Published online: 2018-02-01

Right-handed Hopf algebras and the preLie forest formula

Frédéric Menous[1] and Frédéric Patras[2]

(1) Université Paris-Sud, Orsay, France
(2) Université de Nice, France

Three equivalent methods allow to compute the antipode of the Hopf algebras of Feynman diagrams in perturbative quantum field theory (QFT): the Dyson–Salam formula, the Bogoliubov formula, and the Zimmermann forest formula. Whereas the first two hold generally for arbitrary connected graded Hopf algebras, the third one requires extra structure properties of the underlying Hopf algebra but has the nice property to reduce drastically the number of terms in the expression of the antipode (it is optimal in that sense).

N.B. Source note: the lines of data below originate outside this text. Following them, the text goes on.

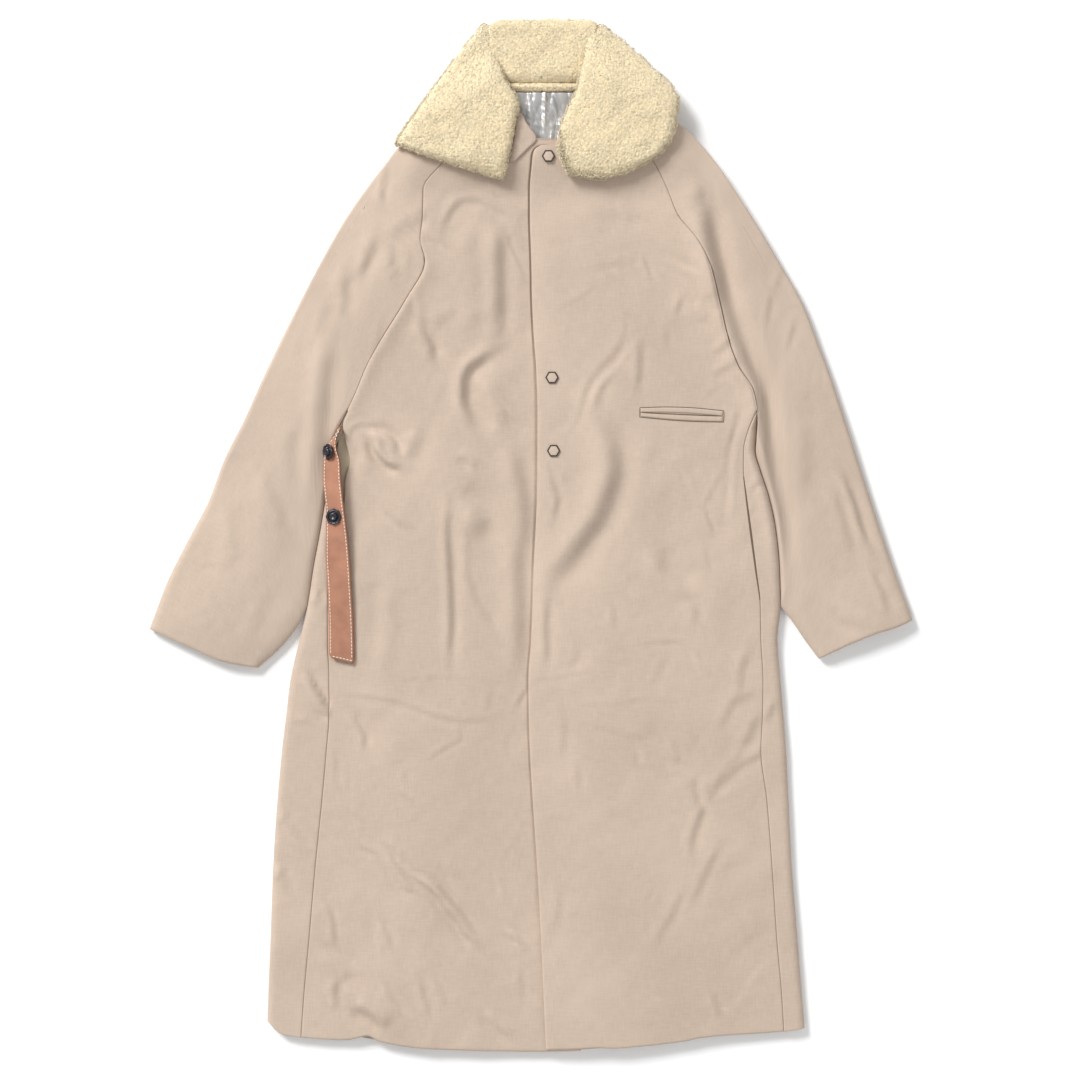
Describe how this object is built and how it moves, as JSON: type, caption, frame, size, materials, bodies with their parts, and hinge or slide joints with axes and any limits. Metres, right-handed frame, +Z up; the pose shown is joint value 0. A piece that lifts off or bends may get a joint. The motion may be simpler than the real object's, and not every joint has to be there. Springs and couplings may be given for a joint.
{
  "type": "long wool coat",
  "caption": "Long raglan wool coat laid flat, with a shearling fold-over collar, snap placket, welt and side pockets, and a leather pocket strap.",
  "frame": {"origin": "on the surface that the coat rests on, at the middle of its length and width, on the back panel's flat underside", "axes": "+Z up from the surface, +Y from the hem to the collar, +X to the wearer's left"},
  "size_m": [0.9168, 1.237, 0.041],
  "materials": {
    "wool_cloth": "fine wool twill, beige",
    "shearling": "short curled sheepskin pile, cream",
    "lining_cloth": "silver coated lining cloth",
    "leather_strap": "smooth tan leather",
    "black_metal": "black lacquered snap metal",
    "snap_enamel": "dark enamelled rim",
    "snap_cap": "beige enamelled cap"
  },
  "bodies": {
    "root": {"back_panel": "wool_cloth", "front_left": "wool_cloth", "front_right": "wool_cloth", "sleeve_left": "wool_cloth", "sleeve_right": "wool_cloth", "collar_leaf_left": "shearling", "collar_leaf_right": "shearling", "collar_stand": "shearling", "collar_stand_band": "shearling", "collar_back_fall": "shearling", "lining_neck": "lining_cloth", "undercollar_right": "wool_cloth", "chest_welt_upper": "wool_cloth", "chest_welt_lower": "wool_cloth", "pocket_facing_right": "wool_cloth", "strap": "leather_strap", "strap_snap_upper": "black_metal", "strap_snap_lower": "black_metal", "snap_1_ring": "snap_enamel", "snap_1_cap": "snap_cap", "snap_2_ring": "snap_enamel", "snap_2_cap": "snap_cap", "snap_3_ring": "snap_enamel", "snap_3_cap": "snap_cap"}
  },
  "joints": []
}
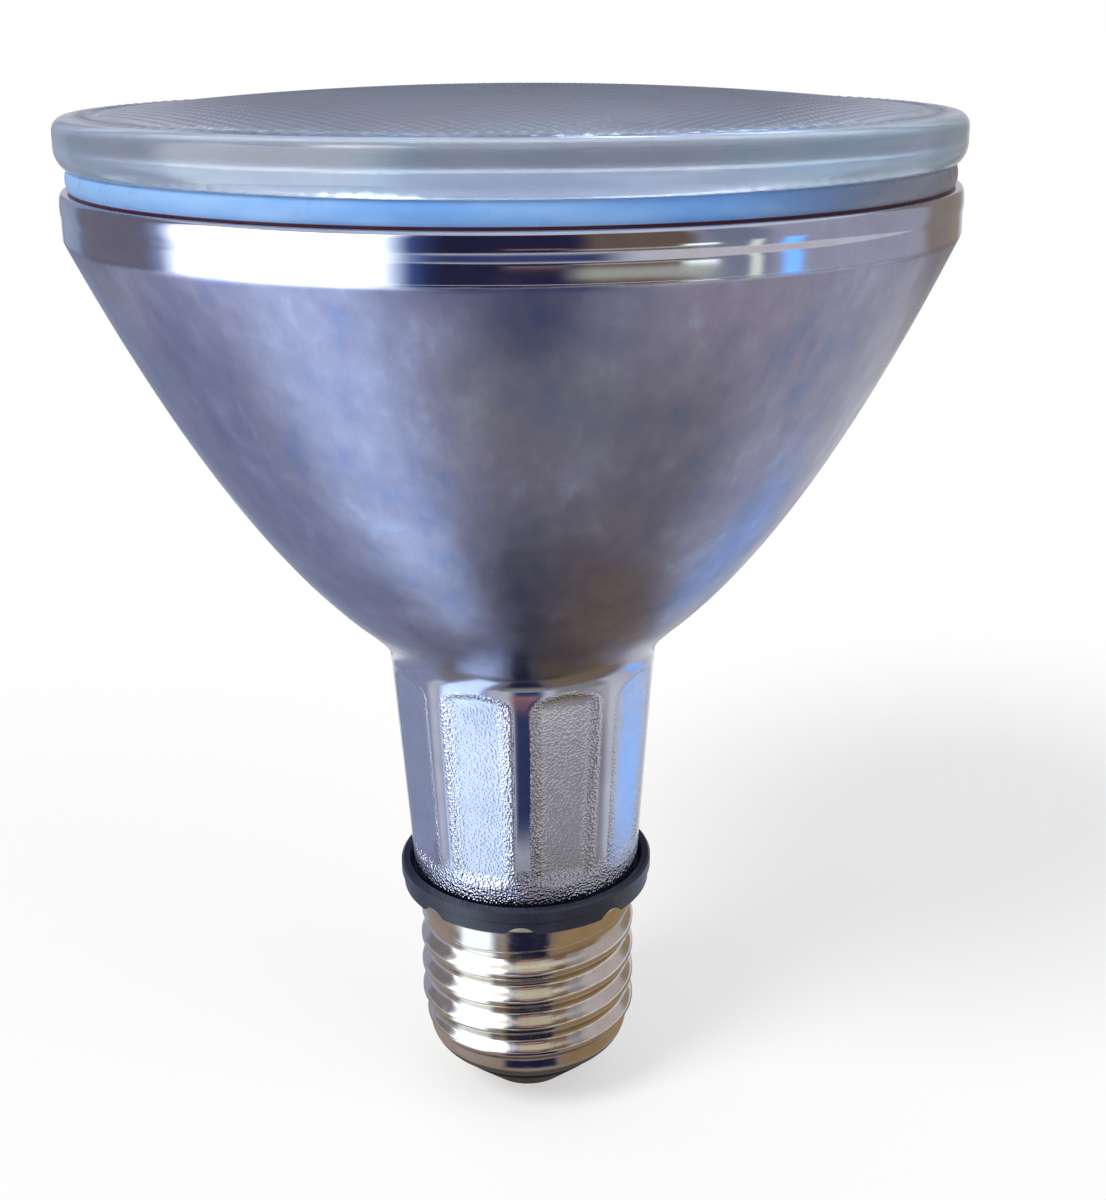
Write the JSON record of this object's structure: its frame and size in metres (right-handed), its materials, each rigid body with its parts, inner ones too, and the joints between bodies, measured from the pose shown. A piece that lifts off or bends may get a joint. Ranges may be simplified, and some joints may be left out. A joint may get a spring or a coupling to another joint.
{
  "type": "metal halide lamp",
  "caption": "Reflector lamp: pressed glass parabolic bowl on a panelled neck, domed front lens, black collar and rolled screw cap, with a ceramic burner inside.",
  "frame": {"origin": "centre of the cap's lowest face, the small flat of solder under the centre contact, at the bottom of the lamp's bounding box", "axes": "+Z along the lamp's axis, from the cap to the front lens; -Y is the side that faces the viewer in the picture, +X is to the viewer's right"},
  "size_m": [0.0966, 0.0966, 0.1217],
  "materials": {
    "mirrored_glass": "pressed glass with an aluminium mirror behind it",
    "lens_glass": "pressed glass with a pattern of small lenses",
    "seal": "translucent grey-blue sealant",
    "collar_plastic": "satin black",
    "nickel": "nickel-plated brass, bright",
    "black_glass": "glossy black glass",
    "contact_brass": "bright",
    "solder": "dull bright solder",
    "cement": "rough basing cement",
    "ceramic": "unglazed steatite",
    "quartz": "clear quartz",
    "molybdenum": "drawn metal",
    "alumina": "translucent sintered alumina",
    "tungsten": "drawn tungsten",
    "niobium": "drawn niobium",
    "frit": "fused seal glass",
    "lead_wire": "nickel wire",
    "sleeving": "braided glass sleeve"
  },
  "bodies": {
    "root": {"reflector": "mirrored_glass", "front_lens": "lens_glass", "lens_seal": "seal", "insulating_collar": "collar_plastic", "screw_shell": "nickel", "cap_insulator": "black_glass", "centre_contact": "contact_brass", "contact_solder": "solder", "cap_cement": "cement", "burner_holder": "ceramic", "burner_cement": "cement", "burner_capsule": "quartz", "foil_live": "molybdenum", "foil_neutral": "molybdenum", "pin_live": "molybdenum", "pin_neutral": "molybdenum", "frame_wire_short": "molybdenum", "frame_wire_long": "molybdenum", "getter": "tungsten", "discharge_vessel": "alumina", "electrode_lower": "tungsten", "electrode_upper": "tungsten", "feedthrough_lower": "niobium", "feedthrough_upper": "niobium", "frit_lower": "frit", "frit_upper": "frit", "live_lead": "lead_wire", "live_sleeve": "sleeving", "neutral_lead": "lead_wire", "shell_solder": "solder"}
  },
  "joints": []
}
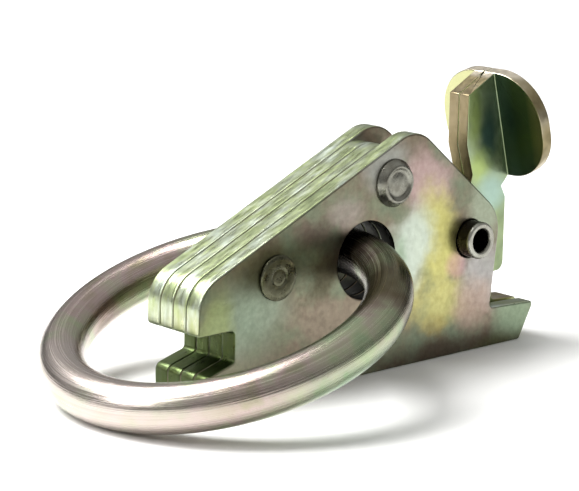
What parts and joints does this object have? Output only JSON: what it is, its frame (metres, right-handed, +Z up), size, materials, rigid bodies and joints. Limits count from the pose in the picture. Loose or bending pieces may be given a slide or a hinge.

The present article is concerned with the forest formula: we show that it generalizes to arbitrary right-handed polynomial Hopf algebras. These Hopf algebras are dual to the enveloping algebras of preLie algebras – a structure common to many combinatorial Hopf algebras which is carried in particular by the Hopf algebras of Feynman diagrams.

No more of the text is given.